Weddings are stressful (no surprise) and the photographer has a heap of high expectations weighing on his/her shoulders, such as…

  • all the “must have” shots while dealing with Uncle Bob who fancies himself a photographer and is set up in the middle of the aisle, right in front of the couple (can I emphasize the need for an unplugged wedding?)
  • trying to get all the shots when the wedding is running an hour behind schedule because hair and makeup took too long/the bridal party arrived late after an evening of partying
  • dealing with highly emotional people
  • dealing with people who’ve had a few drinks
  • dealing with very tense people
  • dealing with ceremony location restrictions
  • losing the natural light
  • dealing with different lighting situations (outdoor, indoor, cloudy, sunny)
  • knowing how to pose people to look natural and interesting
  • making uncomfortable people look comfortable in front of the camera

All while keeping their cool.

On top of that, they have to make sure that their very expensive gear is clean and functioning with batteries fully charged. A good photographer will meet with you before the wedding to get a feeling for what your expectations are and who you are as a couple so you have a comfortable connection on the wedding day. A good photographer will have two camera bodies (cameras have been known to seize up) and a few different lenses, flash/lighting gear, tons of extra batteries and a number of memory cards. A good photographer will guard those memory cards with their life and not erase them until they’ve been downloaded to their hard drive and also backed up to the cloud. A good photographer will then spend hours culling all the photos, editing and color correcting them so they look their best. Then they upload to the website, likely do a blog post and send everything to the clients in a nice package. Maybe there’s more editing to create a wedding album. When you hire a photographer for 6 or 8 hours on the wedding day, they will spent triple that amount of time with pre-wedding prep and post-wedding editing.

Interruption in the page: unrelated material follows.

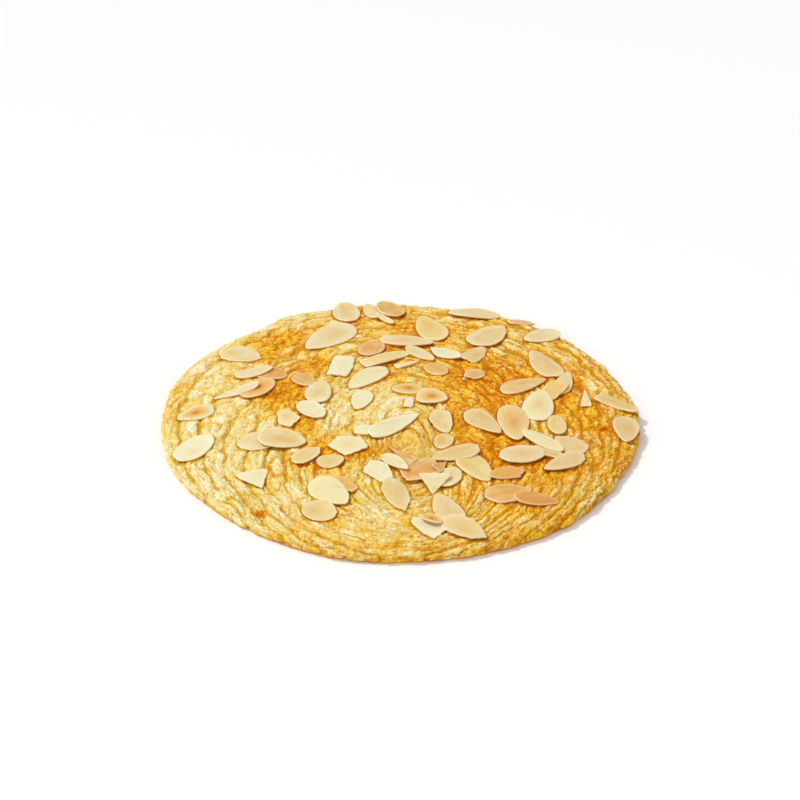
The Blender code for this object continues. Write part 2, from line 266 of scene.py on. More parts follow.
def dough_relief(phase, skin, at, look):
    """Relief of the top: its height, how deep in a groove the point is, and how pale it stayed.

    The skin is the phase again, going on down the rim's side. The look is how pressed, brown and smooth the
    dough is there.
    """
    pressed, brown, smooth = look
    bubbly = min(2 * brown, 1.0)
    broken_up = clamp(2.2 * brown - 0.4)
    rope = groove_line(min(phase, COIL_TURNS - 0.5), 7)
    firm = clamp(0.7 + 0.4 * smooth + 0.6 * wander(at, FIRM_LENGTH, FIRM_LAYER), 0.3)
    firm *= 0.5 + 0.5 * min(phase / FIRM_FROM, 1.0)
    firm *= 1 - pressed
    firm *= 1 - 0.5 * broken_up

    split = groove_line(2 * phase + SPLIT_WANDER * wander(at, SPLIT_WANDER_LENGTH, SPLIT_WANDER_LAYER), 4)
    split_here = 0.4 + 0.6 * at.x / OUTLINE_RADIUS + 0.9 * wander(at, SPLIT_LENGTH)
    split_here += 0.5 * max(1 - phase / FIRM_FROM, 0.0)
    split_here = clamp(split_here, 0.05) * (1 - 0.8 * pressed) * (1 - 0.6 * broken_up)

    away, seam, strand_tone = crust_cell(along_ropes(at, skin, STRAND_LENGTH, STRAND_WIDTH), 0.35)
    strand = seam**0.6 * (1 - 0.45 * away)
    fibre = 1 - 2 * abs(noise.noise(along_ropes(at, skin, FIBRE_LENGTH, FIBRE_WIDTH)))

    knobs = along_ropes(at, skin, KNOB_LENGTH, KNOB_WIDTH) + Vector((0.0, 0.0, KNOB_LAYER))
    away, from_crevice, knob_tone = crust_cell(knobs, 0.35)
    crevice = 1 - from_crevice**0.7
    knob = rounded(away)
    knobbly = (0.35 + 0.65 * bubbly) * (1 - 0.75 * smooth)

    away, from_pit, bead_tone = crust_cell(along_ropes(at, skin, BEAD_LENGTH, BEAD_WIDTH), 0.4)
    pit = 1 - from_pit
    bead = rounded(away)

    tone = 0.4 * (1 - 0.6 * broken_up) * strand_tone + (0.3 - 0.2 * smooth) * knob_tone
    tone += (0.3 + 0.1 * broken_up) * bead_tone
    tone -= firm * (0.25 + 0.25 * at.x / OUTLINE_RADIUS) * math.cos(math.tau * phase)

    height = COIL_DEPTH * firm * (rope - 0.85)
    height += SPLIT_DEPTH * split_here * (split - 0.75)
    height += STRAND_DEPTH * (1 - 0.5 * pressed) * (strand - 0.65)
    height += FIBRE_DEPTH * (fibre - 0.6)
    height += KNOB_DEPTH * knobbly * (0.6 * knob - 0.4 * crevice - 0.2)
    height += BEAD_DEPTH * (1 - 0.2 * bubbly) * (bead - 0.5 - 0.3 * pit)
    groove = firm * (1 - rope) + split_here * (1 - split) + 0.4 * (1 - 0.5 * pressed) * (1 - seam)
    groove += 0.35 * knobbly * crevice + (0.28 + 0.12 * broken_up) * pit
    for across, back, reach, depth in HOLES:
        hole = math.exp(-(((at.x / MM - across) ** 2 + (at.y / MM - back) ** 2) / reach**2) ** 2)
        height -= depth * MM * hole
        groove += depth * hole
    return height, clamp(groove), clamp(0.5 + 0.5 * tone)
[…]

Being a wedding photographer is so much more than just having a decent camera and a passion for photos. Unlike portraits or family photo shoots, weddings are a once in a lifetime event. There are no do-overs and the photographer has to capture the day as beautifully as possible, regardless if the weather didn’t cooperate or the lighting in the church was less than ideal. You don’t want to be the couple whose photographer didn’t bring extra batteries and couldn’t finish her last hour because her camera died, thus missing the cake cutting, first dance and parent dances (true story). You don’t want to be the couple whose photos were lost because the photographer didn’t download and back up properly before reusing the memory cards for another wedding (true story). You don’t want to be the couple who hired an amazing nature photographer only to end up with all the indoor shots being blown out by inexperienced use of flash (true story). You don’t want to be the couple whose photographer took a break in the middle of the ceremony to crack open and down a beer (true story).

The saying “you get what you pay for” is true, especially when it comes to wedding photography. This is the one area of the budget to not skimp on – if it means serving chicken rather than roast beef at the dinner or choosing the basic linens in order to save some money, do so. People won’t remember the meal or the tablecloths but you’ll have the photos for the rest of your lives.

When searching for a photographer, be sure to look through a number of their entire weddings, not just selected photos on a blog post. Were they able to capture the day? Do you get a sense of story? Are all the key shots for you there? Do you like their style ie if you like mostly posed shots, a photojournalist likely isn’t your best fit. How are the photos edited? If you like bright, crisp colors, don’t hire the photographer who edits her work to create a darker, moodier feel. Most importantly, though, is how do you feel with this person? Your wedding photographer will be with you throughout the entire day so you want to like them.

To help you in your quest the find the perfect wedding photographer for your day, I’ve created this questionnaire you can download and make notes on during your meetings. If you love someone’s work but can’t afford 8 or more hours, consider compressing your wedding day schedule a bit so you can hire them for a shorter time. For example, have them start about an hour before the wedding, when you’re getting the final touches from the hair/makeup stylists (no one really wants photos of them before they’ve been styled and made up). After the ceremony, move right into cocktail hour and the photo session. When the reception starts, have the cake cutting, first dance and parent dances before speeches and the dinner. Have the photographer finish by dinner, since they won’t be able to take decent shots (who wants photos of Aunt Betty chowing down on the salad?). This way, you’ll have all the important photos with the photographer you want in your price point.

Hiring the perfect wedding photographer comes down to whose work makes you go “wow” and will make you go “wow” 10/20/30 years down the road. Have fun  and good luck!